** Written request **
Identify, in the records below, every line where the string "their" appears, and copy each such line.

(Object data in JSON)
★ ★ ★ ★ ★

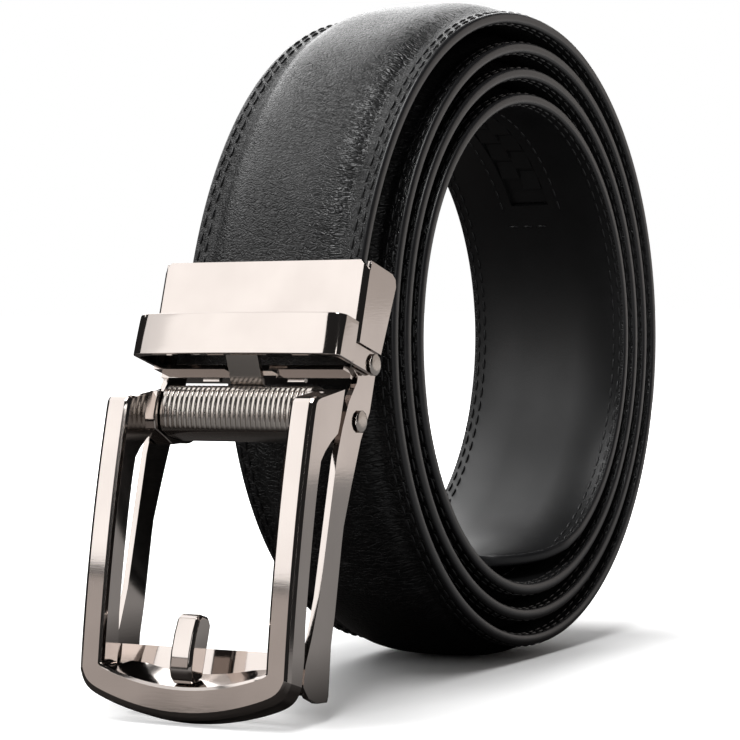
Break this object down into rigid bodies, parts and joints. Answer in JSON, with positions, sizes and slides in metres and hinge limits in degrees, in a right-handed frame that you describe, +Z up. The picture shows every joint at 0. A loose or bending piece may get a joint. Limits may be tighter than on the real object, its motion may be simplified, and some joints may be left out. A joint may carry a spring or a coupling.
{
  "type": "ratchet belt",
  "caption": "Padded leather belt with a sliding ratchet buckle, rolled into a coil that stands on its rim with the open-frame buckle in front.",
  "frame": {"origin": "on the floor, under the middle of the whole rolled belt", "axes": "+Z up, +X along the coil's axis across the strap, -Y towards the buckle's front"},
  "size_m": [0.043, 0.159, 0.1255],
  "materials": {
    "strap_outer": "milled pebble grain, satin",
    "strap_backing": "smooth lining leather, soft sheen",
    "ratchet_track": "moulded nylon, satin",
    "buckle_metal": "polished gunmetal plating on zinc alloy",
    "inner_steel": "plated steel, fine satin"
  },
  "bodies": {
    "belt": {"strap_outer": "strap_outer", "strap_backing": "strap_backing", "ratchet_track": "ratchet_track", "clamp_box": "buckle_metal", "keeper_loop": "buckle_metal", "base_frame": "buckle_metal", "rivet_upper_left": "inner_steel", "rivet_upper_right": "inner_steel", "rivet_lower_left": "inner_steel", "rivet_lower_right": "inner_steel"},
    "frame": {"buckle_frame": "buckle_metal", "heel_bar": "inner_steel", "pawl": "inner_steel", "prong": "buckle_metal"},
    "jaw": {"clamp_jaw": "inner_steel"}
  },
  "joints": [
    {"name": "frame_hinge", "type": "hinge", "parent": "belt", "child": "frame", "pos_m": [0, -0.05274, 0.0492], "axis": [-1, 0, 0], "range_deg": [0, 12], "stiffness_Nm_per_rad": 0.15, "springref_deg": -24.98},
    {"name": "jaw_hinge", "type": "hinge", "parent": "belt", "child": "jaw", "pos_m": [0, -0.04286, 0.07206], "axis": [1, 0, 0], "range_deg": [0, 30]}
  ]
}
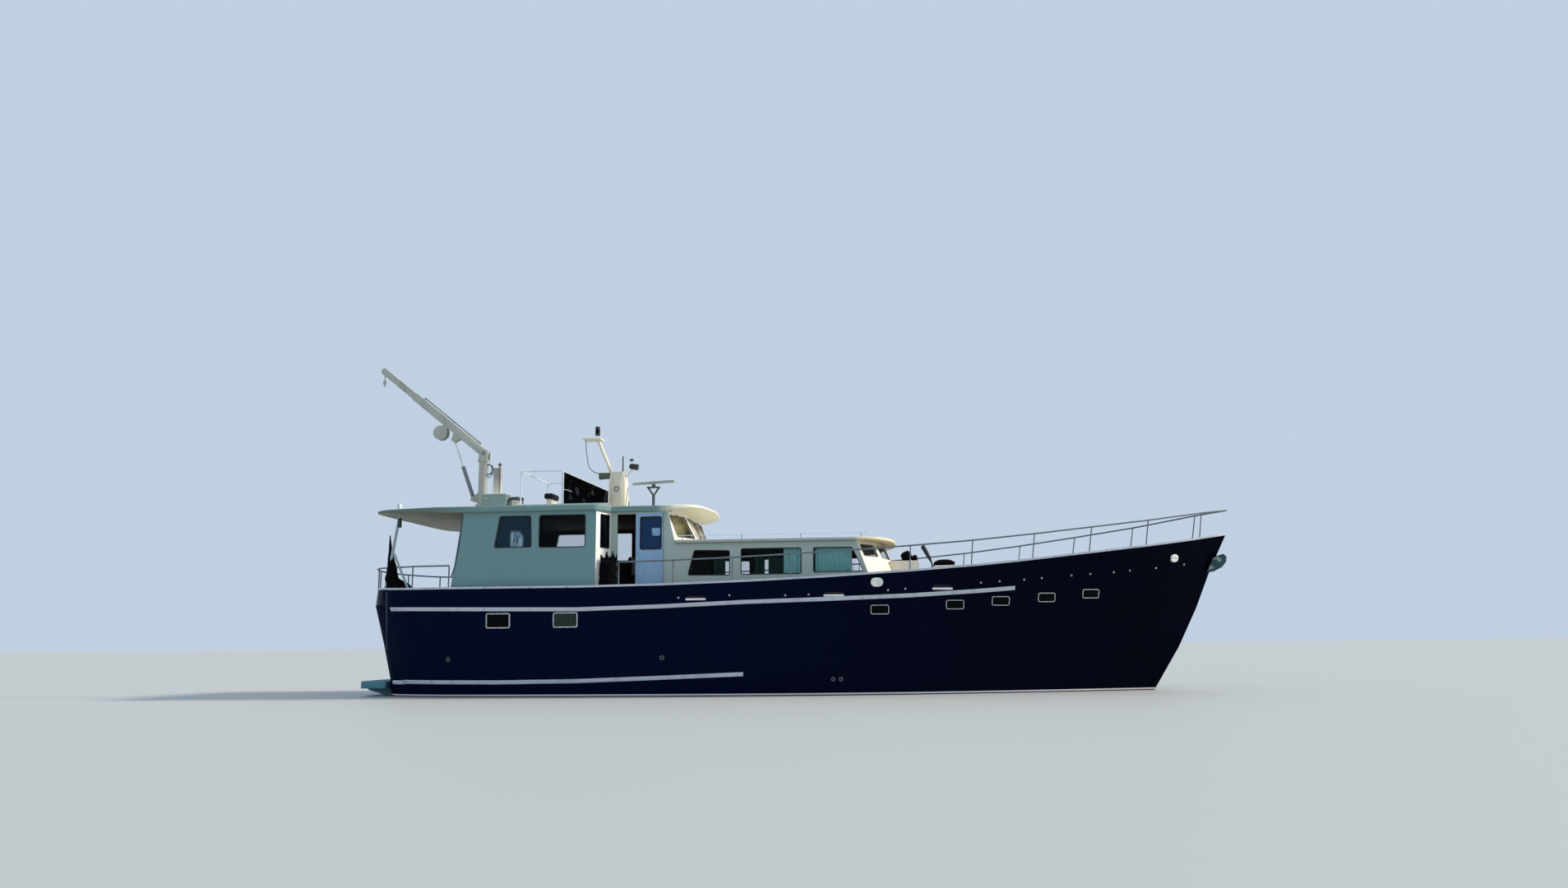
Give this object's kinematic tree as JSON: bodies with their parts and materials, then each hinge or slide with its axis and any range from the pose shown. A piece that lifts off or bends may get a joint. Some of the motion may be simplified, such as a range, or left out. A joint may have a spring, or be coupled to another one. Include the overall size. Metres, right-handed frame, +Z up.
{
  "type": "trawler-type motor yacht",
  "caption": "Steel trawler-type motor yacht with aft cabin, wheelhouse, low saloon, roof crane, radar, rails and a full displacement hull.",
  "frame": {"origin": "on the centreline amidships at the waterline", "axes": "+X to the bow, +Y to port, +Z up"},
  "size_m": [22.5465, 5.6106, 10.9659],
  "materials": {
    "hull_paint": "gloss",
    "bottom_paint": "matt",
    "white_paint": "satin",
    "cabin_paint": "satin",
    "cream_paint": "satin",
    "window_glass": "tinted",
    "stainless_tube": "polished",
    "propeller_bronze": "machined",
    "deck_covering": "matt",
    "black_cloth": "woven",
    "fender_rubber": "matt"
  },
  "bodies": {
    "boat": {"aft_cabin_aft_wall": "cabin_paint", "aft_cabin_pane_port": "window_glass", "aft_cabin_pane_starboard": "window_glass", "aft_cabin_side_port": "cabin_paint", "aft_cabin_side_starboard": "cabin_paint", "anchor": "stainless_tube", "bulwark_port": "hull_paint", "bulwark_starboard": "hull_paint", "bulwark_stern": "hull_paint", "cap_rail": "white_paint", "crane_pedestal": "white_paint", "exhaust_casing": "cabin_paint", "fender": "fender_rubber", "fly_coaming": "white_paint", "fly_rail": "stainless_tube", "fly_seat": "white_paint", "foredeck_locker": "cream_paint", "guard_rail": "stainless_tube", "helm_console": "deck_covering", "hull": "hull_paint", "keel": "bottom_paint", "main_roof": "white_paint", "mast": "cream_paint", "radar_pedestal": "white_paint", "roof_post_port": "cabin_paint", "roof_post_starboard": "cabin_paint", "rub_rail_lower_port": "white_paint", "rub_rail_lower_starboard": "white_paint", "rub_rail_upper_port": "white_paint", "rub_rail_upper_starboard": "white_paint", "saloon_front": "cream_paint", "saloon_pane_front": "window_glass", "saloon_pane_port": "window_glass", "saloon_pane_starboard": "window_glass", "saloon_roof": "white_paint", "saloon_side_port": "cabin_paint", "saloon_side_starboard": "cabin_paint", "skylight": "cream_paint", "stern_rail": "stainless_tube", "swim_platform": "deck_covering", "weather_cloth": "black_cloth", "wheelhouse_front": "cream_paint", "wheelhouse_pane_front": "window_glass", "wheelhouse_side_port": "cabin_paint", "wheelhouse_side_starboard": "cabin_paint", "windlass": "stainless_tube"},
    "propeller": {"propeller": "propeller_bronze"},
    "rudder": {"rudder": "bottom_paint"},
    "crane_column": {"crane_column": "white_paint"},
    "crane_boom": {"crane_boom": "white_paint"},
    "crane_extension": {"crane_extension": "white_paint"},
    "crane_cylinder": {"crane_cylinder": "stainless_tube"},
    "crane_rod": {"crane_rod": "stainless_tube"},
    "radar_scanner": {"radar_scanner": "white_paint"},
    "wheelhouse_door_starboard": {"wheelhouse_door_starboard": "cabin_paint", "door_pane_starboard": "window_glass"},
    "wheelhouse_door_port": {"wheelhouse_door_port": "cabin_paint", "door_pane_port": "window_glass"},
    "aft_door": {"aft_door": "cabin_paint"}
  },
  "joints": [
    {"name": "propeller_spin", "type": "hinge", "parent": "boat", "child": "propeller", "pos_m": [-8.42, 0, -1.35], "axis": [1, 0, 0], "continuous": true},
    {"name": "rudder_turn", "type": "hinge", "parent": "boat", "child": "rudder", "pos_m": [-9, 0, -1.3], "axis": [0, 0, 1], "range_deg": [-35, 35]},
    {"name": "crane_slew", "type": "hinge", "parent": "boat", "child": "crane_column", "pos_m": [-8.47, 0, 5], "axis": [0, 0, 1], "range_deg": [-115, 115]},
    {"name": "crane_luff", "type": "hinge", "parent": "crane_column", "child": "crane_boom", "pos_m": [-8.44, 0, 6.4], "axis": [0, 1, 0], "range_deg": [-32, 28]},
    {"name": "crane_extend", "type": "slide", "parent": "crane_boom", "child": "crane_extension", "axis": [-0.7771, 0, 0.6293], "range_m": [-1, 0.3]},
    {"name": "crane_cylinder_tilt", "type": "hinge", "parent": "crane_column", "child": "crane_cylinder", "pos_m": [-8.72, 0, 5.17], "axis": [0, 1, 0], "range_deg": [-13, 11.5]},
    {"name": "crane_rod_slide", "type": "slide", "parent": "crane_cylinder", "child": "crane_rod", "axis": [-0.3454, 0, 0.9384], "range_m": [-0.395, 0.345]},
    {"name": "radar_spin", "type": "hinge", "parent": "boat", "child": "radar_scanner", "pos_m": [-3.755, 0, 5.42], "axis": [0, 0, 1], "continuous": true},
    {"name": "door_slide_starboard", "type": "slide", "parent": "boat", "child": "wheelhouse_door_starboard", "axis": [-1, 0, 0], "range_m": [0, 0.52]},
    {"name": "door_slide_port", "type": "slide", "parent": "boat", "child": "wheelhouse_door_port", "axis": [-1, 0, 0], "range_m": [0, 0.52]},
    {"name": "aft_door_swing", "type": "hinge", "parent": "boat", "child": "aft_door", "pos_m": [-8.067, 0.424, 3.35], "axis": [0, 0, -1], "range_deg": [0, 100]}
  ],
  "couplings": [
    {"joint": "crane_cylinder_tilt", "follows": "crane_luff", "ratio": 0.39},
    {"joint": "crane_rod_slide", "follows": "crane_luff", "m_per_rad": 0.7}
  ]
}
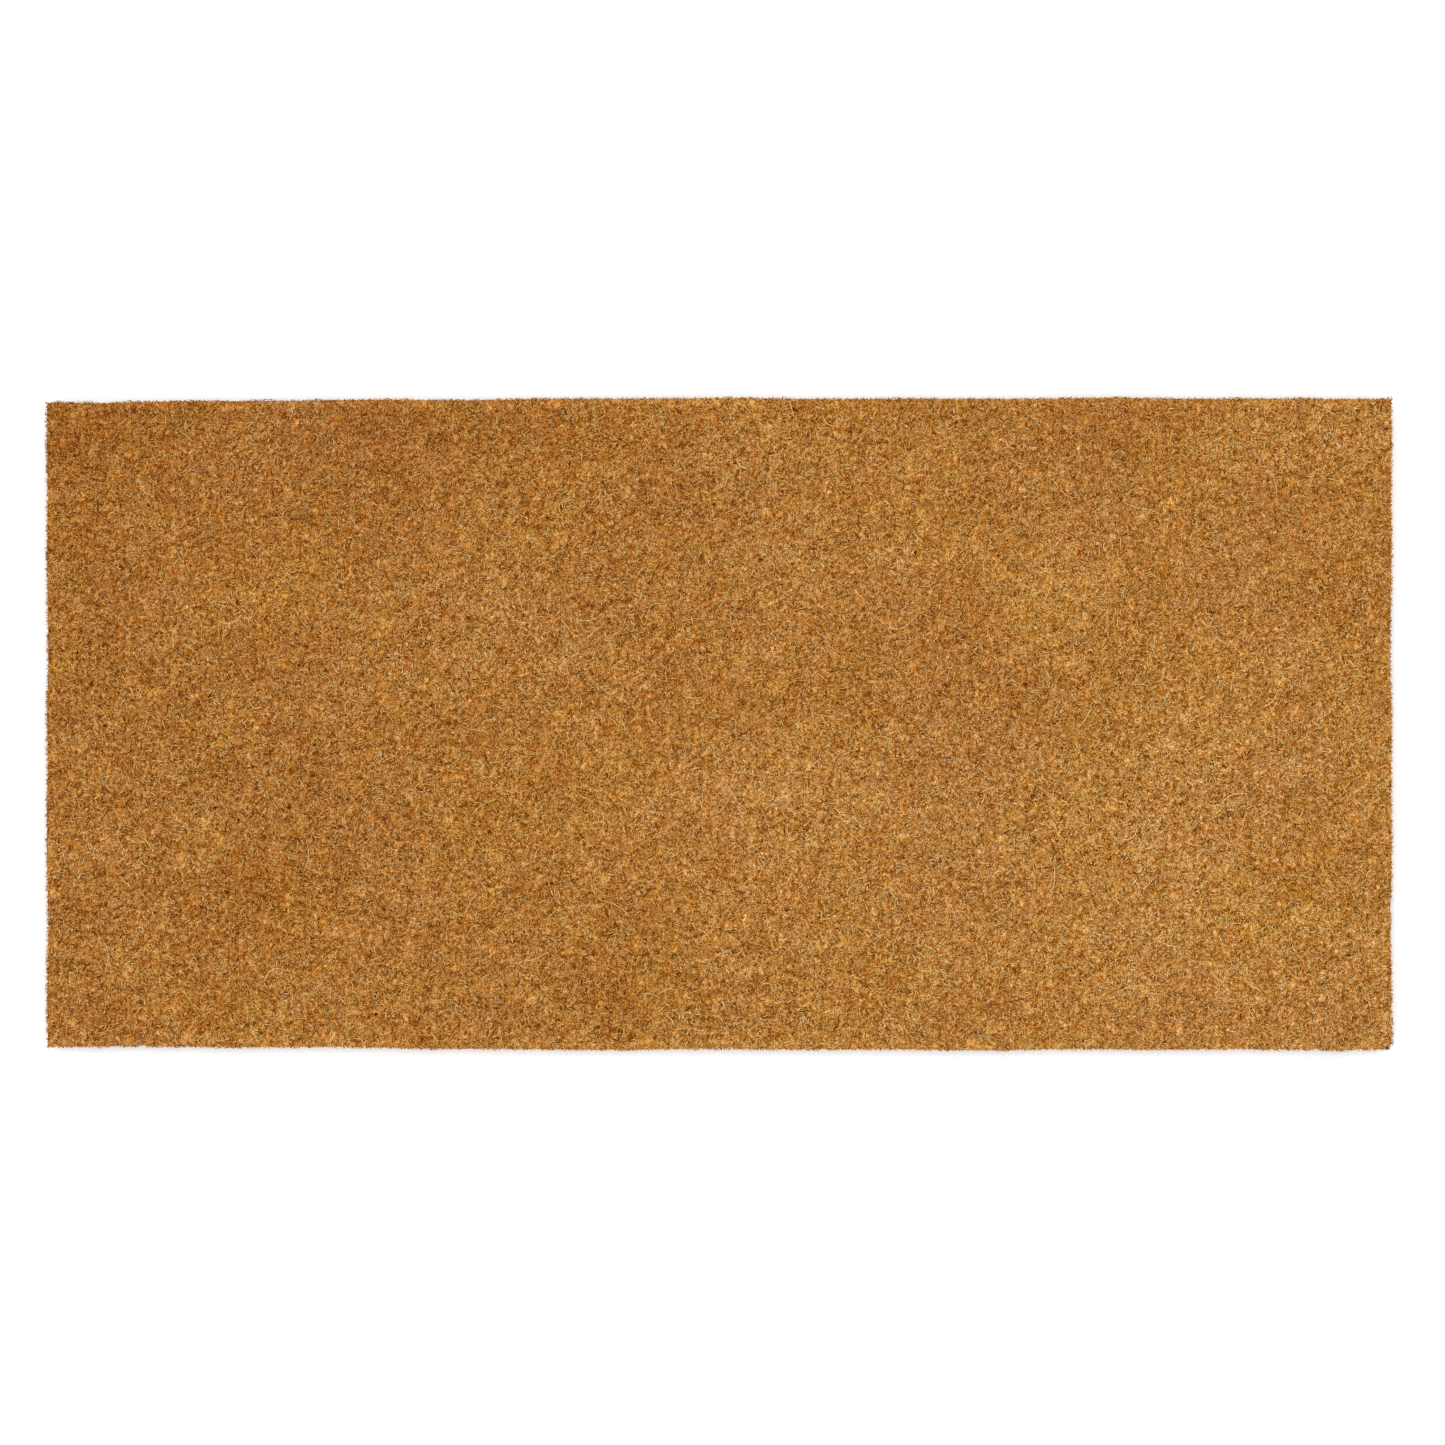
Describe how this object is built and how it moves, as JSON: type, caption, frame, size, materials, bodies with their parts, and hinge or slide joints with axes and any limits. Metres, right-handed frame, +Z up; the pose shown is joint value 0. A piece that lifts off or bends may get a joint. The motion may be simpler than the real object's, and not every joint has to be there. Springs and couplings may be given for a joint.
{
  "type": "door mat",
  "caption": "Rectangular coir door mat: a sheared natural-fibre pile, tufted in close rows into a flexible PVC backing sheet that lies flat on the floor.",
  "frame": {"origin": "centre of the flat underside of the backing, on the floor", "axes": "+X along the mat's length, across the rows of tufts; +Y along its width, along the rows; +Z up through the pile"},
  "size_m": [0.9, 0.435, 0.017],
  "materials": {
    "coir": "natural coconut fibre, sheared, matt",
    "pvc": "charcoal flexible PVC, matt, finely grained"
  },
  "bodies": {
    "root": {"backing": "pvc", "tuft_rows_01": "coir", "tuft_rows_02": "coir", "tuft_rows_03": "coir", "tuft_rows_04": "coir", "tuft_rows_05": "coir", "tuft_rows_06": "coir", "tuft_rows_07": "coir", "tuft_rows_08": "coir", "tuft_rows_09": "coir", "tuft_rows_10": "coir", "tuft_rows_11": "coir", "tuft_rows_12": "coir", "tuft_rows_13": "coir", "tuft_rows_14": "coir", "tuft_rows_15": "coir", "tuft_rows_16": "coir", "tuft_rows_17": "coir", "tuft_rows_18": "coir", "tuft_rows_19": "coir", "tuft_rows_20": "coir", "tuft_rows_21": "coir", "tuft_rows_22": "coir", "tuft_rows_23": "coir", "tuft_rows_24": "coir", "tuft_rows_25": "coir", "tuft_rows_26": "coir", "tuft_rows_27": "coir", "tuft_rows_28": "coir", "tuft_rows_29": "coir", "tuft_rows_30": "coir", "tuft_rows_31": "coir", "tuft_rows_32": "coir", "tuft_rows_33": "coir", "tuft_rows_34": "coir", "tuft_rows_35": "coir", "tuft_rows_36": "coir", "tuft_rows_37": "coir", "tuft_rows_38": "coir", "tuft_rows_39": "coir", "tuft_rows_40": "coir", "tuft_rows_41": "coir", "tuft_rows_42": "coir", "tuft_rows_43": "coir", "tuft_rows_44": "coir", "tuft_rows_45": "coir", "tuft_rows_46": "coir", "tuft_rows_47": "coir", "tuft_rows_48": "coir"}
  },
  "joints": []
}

★ ★ ★ ★ ★

** Exercise output **
Give this object's kinematic tree as JSON: bodies with their parts and materials, then each hinge or slide with its axis and any range from the pose shown. A piece that lifts off or bends may get a joint. Some of the motion may be simplified, such as a range, or left out. A joint may have a spring, or be coupled to another one. Include the overall size. Metres, right-handed frame, +Z up.
Describe how this object is built and how it moves, as JSON: type, caption, frame, size, materials, bodies with their parts, and hinge or slide joints with axes and any limits. Metres, right-handed frame, +Z up; the pose shown is joint value 0. A piece that lifts off or bends may get a joint. The motion may be simpler than the real object's, and not every joint has to be there. Springs and couplings may be given for a joint.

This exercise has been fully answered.